On sait que, dans l’organisation des provinces conquises, les Romains poursuivaient un double but : créer un pouvoir fort qui les rassurât contre les tentatives des vaincus et établir une administration aussi simple, aussi facile que possible. Ce système reçut des applications diverses dans chacune des provinces, suivant la nature des lieux, le caractère des habitans, leur état de civilisation et les circonstances de la conquête ; il comportait une espèce d’ordre, une série de degrés par lesquels les peuples soumis avaient à passer.
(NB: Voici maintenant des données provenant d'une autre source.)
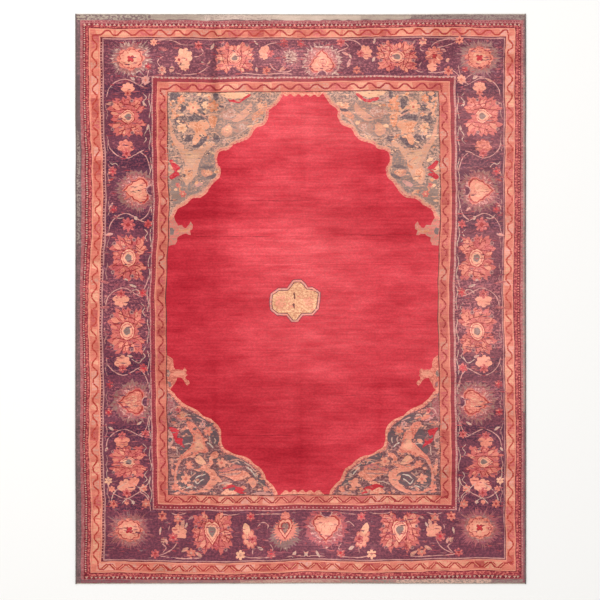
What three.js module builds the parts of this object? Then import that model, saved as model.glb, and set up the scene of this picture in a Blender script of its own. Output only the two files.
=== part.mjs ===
// A room-size hand-knotted wool rug, lying flat with its pile up.
// Millimetres. The origin is the middle of the underside. +X runs across the rug, +Y along it, and +Z is up.
// The rug is one flat knotted slab. A selvedge cord is overcast along each side, and each end is bound.

import * as THREE from "three";

// Driving dimensions
const rugWidth = 3600; // across, over both selvedges
const rugLength = 4550; // over both bound ends
const pileHeight = 8; // foundation and pile together
const selvedgeWidth = 10; // the overcast cord at each side
const selvedgeHeight = 8;
const bindingWidth = 8; // the overcast edge at each end
const bindingHeight = 6;
const yarnGap = 0.3; // clearance between pieces that are sewn together
const roundFacets = 6; // round the outside of a cord

// How far each side stands in from its straight line, at places along the rug
const sideWaver = [
  { y: -2275, left: 1.5, right: 0.5 },
  { y: -1920, left: 2.5, right: 0.5 },
  { y: -1600, left: 2.0, right: 0.5 },
  { y: -1290, left: 0.0, right: 0.0 },
  { y: -650, left: 0.0, right: 1.0 },
  { y: 0, left: 0.5, right: 2.0 },
  { y: 450, left: 1.5, right: 2.5 },
  { y: 720, left: 2.5, right: 2.0 },
  { y: 950, left: 0.5, right: 1.5 },
  { y: 1110, left: 3.5, right: 1.0 },
  { y: 1270, left: 3.0, right: 2.5 },
  { y: 1450, left: 0.0, right: 0.5 },
  { y: 2070, left: 0.0, right: 1.0 },
  { y: 2275, left: 0.0, right: 2.0 },
];

// How far each end stands in from its straight line, at places across the rug
const endWaver = [
  { x: -1800, bottom: 0.0, top: 0.0 },
  { x: -1100, bottom: 0.5, top: 1.5 },
  { x: -320, bottom: 1.5, top: 2.5 },
  { x: 0, bottom: 3.5, top: 3.0 },
  { x: 480, bottom: 2.5, top: 4.0 },
  { x: 800, bottom: 1.0, top: 3.5 },
  { x: 1270, bottom: 0.5, top: 1.0 },
  { x: 1800, bottom: 0.5, top: 0.5 },
];

// The four edges. Their lines are walked anticlockwise, which is against the table's order on two of them.
const edges = {
  bottom: { key: "y", along: "x", sign: -1, reach: rugLength / 2, waver: endWaver, againstTable: false },
  right: { key: "x", along: "y", sign: 1, reach: rugWidth / 2, waver: sideWaver, againstTable: false },
  top: { key: "y", along: "x", sign: 1, reach: rugLength / 2, waver: endWaver, againstTable: true },
  left: { key: "x", along: "y", sign: -1, reach: rugWidth / 2, waver: sideWaver, againstTable: true },
};

// A wavering value from the table, in a straight line between its rows
function readWaver(edgeName, place) {
  const { waver, along } = edges[edgeName];
  const next = waver.findIndex((row) => row[along] >= place);
  const upper = THREE.MathUtils.clamp(next, 1, waver.length - 1);
  const [from, to] = [waver[upper - 1], waver[upper]];
  const share = THREE.MathUtils.clamp((place - from[along]) / (to[along] - from[along]), 0, 1);
  return THREE.MathUtils.lerp(from[edgeName], to[edgeName], share);
}

// The point of an edge at a place along it, moved inwards by an inset
function edgePoint(edgeName, place, inset) {
  const { key, along, sign, reach } = edges[edgeName];
  return { [along]: place, [key]: sign * (reach - readWaver(edgeName, place) - inset) };
}

// The line of an edge between two places, with a point at each row of its table
function edgeLine(edgeName, from, to, inset) {
  const { along, waver, againstTable } = edges[edgeName];
  const bends = waver.map((row) => row[along]).filter((place) => place > from && place < to);
  const line = [from, ...bends, to].map((place) => edgePoint(edgeName, place, inset));
  return againstTable ? line.reverse() : line;
}

// A corner of the slab, which the side and end cords enclose
const slabInset = { side: selvedgeWidth + yarnGap, end: bindingWidth + yarnGap };
function slabCorner(sideName, endName) {
  const y = edgePoint(endName, edges[sideName].sign * edges[sideName].reach, slabInset.end).y;
  return edgePoint(sideName, y, slabInset.side);
}
const corner = {
  bottomLeft: slabCorner("left", "bottom"),
  bottomRight: slabCorner("right", "bottom"),
  topLeft: slabCorner("left", "top"),
  topRight: slabCorner("right", "top"),
};

// The knotted slab: foundation and pile in one, cut to the wavering outline
function knottedSlab() {
  const lines = [
    edgeLine("bottom", corner.bottomLeft.x, corner.bottomRight.x, slabInset.end),
    edgeLine("right", corner.bottomRight.y, corner.topRight.y, slabInset.side),
    edgeLine("top", corner.topLeft.x, corner.topRight.x, slabInset.end),
    edgeLine("left", corner.bottomLeft.y, corner.topLeft.y, slabInset.side),
  ];
  const outline = lines.flatMap((line) => line.slice(0, -1)); // each line ends where the next starts
  const shape = new THREE.Shape(outline.map(({ x, y }) => new THREE.Vector2(x, y)));
  return new THREE.ExtrudeGeometry(shape, { depth: pileHeight, bevelEnabled: false });
}

// The section of an overcast cord: flat where it meets the slab and the floor side, round outside
function cordSection(width, height) {
  const radius = height / 2;
  const round = Array.from({ length: roundFacets + 1 }, (_, i) => {
    const turn = -Math.PI / 2 + (i * Math.PI) / roundFacets;
    return { out: width - radius + radius * Math.cos(turn), up: radius + radius * Math.sin(turn) };
  });
  return [{ out: 0, up: 0 }, ...round, { out: 0, up: height }];
}

// A closed cord along an edge, from a ring of the section at each point of its inner line
function edgeCord(edgeName, from, to, width, height) {
  const { key, sign } = edges[edgeName];
  const section = cordSection(width, height);
  const stations = edgeLine(edgeName, from, to, width);
  const count = section.length;
  const points = stations.flatMap((station) =>
    section.flatMap(({ out, up }) => {
      const moved = { ...station, [key]: station[key] + sign * out };
      return [moved.x, moved.y, up];
    }),
  );
  const faces = [];
  for (let i = 1; i < count - 1; i++) {
    const last = (stations.length - 1) * count;
    faces.push(0, i, i + 1); // the end that the walk starts from
    faces.push(last, last + i + 1, last + i);
  }
  for (let station = 0; station < stations.length - 1; station++) {
    for (let i = 0; i < count; i++) {
      const here = station * count + i;
      const beside = station * count + ((i + 1) % count);
      faces.push(here, here + count, beside + count);
      faces.push(here, beside + count, beside);
    }
  }
  const geometry = new THREE.BufferGeometry();
  geometry.setAttribute("position", new THREE.Float32BufferAttribute(points, 3));
  geometry.setIndex(faces);
  geometry.computeVertexNormals();
  return geometry;
}

// A side cord runs the rug's whole length
function selvedge(edgeName) {
  const side = edges[edgeName].sign * edges[edgeName].reach;
  const from = edgePoint("bottom", side, 0).y;
  const to = edgePoint("top", side, 0).y;
  return edgeCord(edgeName, from, to, selvedgeWidth, selvedgeHeight);
}

// An end cord runs between the two side cords
function binding(edgeName) {
  const from = edgeName === "top" ? corner.topLeft.x : corner.bottomLeft.x;
  const to = edgeName === "top" ? corner.topRight.x : corner.bottomRight.x;
  return edgeCord(edgeName, from, to, bindingWidth, bindingHeight);
}

const woolPile = new THREE.MeshStandardMaterial({ color: 0xbf4450, roughness: 0.95, metalness: 0 });
const selvedgeWool = new THREE.MeshStandardMaterial({ color: 0x6f6360, roughness: 0.95, metalness: 0 });
const bindingWool = new THREE.MeshStandardMaterial({ color: 0xa89888, roughness: 0.95, metalness: 0 });

const pieces = [
  { name: "rug", geometry: knottedSlab(), material: woolPile },
  { name: "selvedge_left", geometry: selvedge("left"), material: selvedgeWool },
  { name: "selvedge_right", geometry: selvedge("right"), material: selvedgeWool },
  { name: "end_binding_bottom", geometry: binding("bottom"), material: bindingWool },
  { name: "end_binding_top", geometry: binding("top"), material: bindingWool },
];

const group = new THREE.Group();
for (const { name, geometry, material } of pieces) {
  const mesh = new THREE.Mesh(geometry, material);
  mesh.name = name;
  group.add(mesh);
}

export default group;
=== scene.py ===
import math
import random

import bpy
import numpy as np
from mathutils.geometry import delaunay_2d_cdt
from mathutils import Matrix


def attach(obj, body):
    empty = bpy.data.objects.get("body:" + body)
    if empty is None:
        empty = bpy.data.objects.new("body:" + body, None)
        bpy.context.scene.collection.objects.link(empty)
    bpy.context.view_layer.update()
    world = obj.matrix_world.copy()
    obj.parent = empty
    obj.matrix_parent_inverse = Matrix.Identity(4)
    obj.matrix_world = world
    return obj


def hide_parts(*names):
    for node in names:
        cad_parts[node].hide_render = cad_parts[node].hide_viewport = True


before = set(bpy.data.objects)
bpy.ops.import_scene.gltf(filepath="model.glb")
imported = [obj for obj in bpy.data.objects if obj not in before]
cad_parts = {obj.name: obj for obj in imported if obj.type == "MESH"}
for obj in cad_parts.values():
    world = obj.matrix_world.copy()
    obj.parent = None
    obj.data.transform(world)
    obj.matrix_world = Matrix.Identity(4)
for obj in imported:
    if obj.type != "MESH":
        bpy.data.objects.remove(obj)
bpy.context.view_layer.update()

print("rug: frame loaded")

# Sizes in metres, the same as in the part's source
rug = {
    "width": 3.6,
    "length": 4.55,
    "height": 0.008,
    "yarnGap": 0.0003,
    "selvedge": {"width": 0.010, "height": 0.008},
    "binding": {"width": 0.008, "height": 0.006},
}
# how far each side stands in from its straight line, in mm: place along the rug, left, right
sideWaver = [
    (-2275, 1.5, 0.5), (-1920, 2.5, 0.5), (-1600, 2.0, 0.5), (-1290, 0.0, 0.0), (-650, 0.0, 1.0),
    (0, 0.5, 2.0), (450, 1.5, 2.5), (720, 2.5, 2.0), (950, 0.5, 1.5), (1110, 3.5, 1.0), (1270, 3.0, 2.5),
    (1450, 0.0, 0.5), (2070, 0.0, 1.0), (2275, 0.0, 2.0),
]
# the same for the ends: place across the rug, bottom, top
endWaver = [
    (-1800, 0.0, 0.0), (-1100, 0.5, 1.5), (-320, 1.5, 2.5), (0, 3.5, 3.0), (480, 2.5, 4.0),
    (800, 1.0, 3.5), (1270, 0.5, 1.0), (1800, 0.5, 0.5),
]


def readWaver(table, column, place):
    rows = np.array(table) / 1000
    return np.interp(place, rows[:, 0], rows[:, column])


def linear(hexColour, alpha=1.0):
    channels = [int(hexColour[i:i + 2], 16) / 255 for i in (1, 3, 5)]
    return [c / 12.92 if c <= 0.04045 else ((c + 0.055) / 1.055) ** 2.4 for c in channels] + [alpha]


# settings that many nodes share
add, subtract, multiply = [{"operation": operation} for operation in ("ADD", "SUBTRACT", "MULTIPLY")]
multiplyAdd, snap = [{"operation": operation} for operation in ("MULTIPLY_ADD", "SNAP")]
smoothStep, colours = {"interpolation_type": "SMOOTHSTEP"}, {"data_type": "RGBA"}


# A node as an input stands for its first output that is in use
def setInputs(tree, node, inputs):
    for name, value in inputs.items():
        if isinstance(value, bpy.types.Node):
            value = next(output for output in value.outputs if output.enabled)
        if isinstance(value, bpy.types.NodeSocket):
            tree.links.new(value, node.inputs[name])
        else:
            node.inputs[name].default_value = value


def addNode(tree, kind, settings, inputs):
    node = tree.nodes.new("ShaderNode" + kind)
    for name, value in settings.items():
        setattr(node, name, value)
    setInputs(tree, node, inputs)
    return node


# Camera, light and floor. The photo looks straight down.
studio = {
    "cameraHeight": 12.0,
    "frameWidth": 4.789,
    "frameCentre": (-0.006, -0.009),
    "sensorWidth": 36.0,
    "sightLength": 200.0,
    "floorSize": 240.0,
    "floorDrop": 0.0005,
    "floorColour": "#F7F7F6",
    "floorRoughness": 0.9,
    "skyColour": "#FFFDFB",
    "skyStrength": 0.86,
    "softboxSize": 7.0,
    "softboxPlace": (-2.6, 3.4, 6.5),
    "softboxPower": 230.0,
}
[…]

Aux peuples conquis par la force, dont les terres confisquées avaient été adjugées à l’ager publicus, font remarquer avec raison les commentateurs modernes de l’histoire de Languedoc par les bénédictins, on imposait la colonie romaine, établissement semi-civil, semi-militaire, fondé en principe sur l’expropriation des anciens habitans, sur l’implantation d’une petite Rome au milieu des peuples vaincus. Au-dessous venait la cité latine, dans laquelle pouvaient entrer les peuples qui avaient accepté de meilleure grâce le joug romain et qu’on assimilait alors aux alliés les plus favorisés, aux Latins. Au-dessous encore étaient ceux qui payaient un tribut annuel appelé stipendium, dont la fixation était laissée à l’arbitraire du gouvernement de la province ; on les désignait alors sous le nom de stipendiarii, et leur état provisoire était considéré comme une transition entre la colonisation régulière et les premiers momens de la conquête.

Tel fut le système employé constamment pendant la république et les beaux temps de l’empire ; il réunissait tous les avantages, et le gouverneur de la province, se déchargeant sur les magistrats particuliers des villes des détails de l’administration, pouvait d’autant mieux veiller aux intérêts généraux.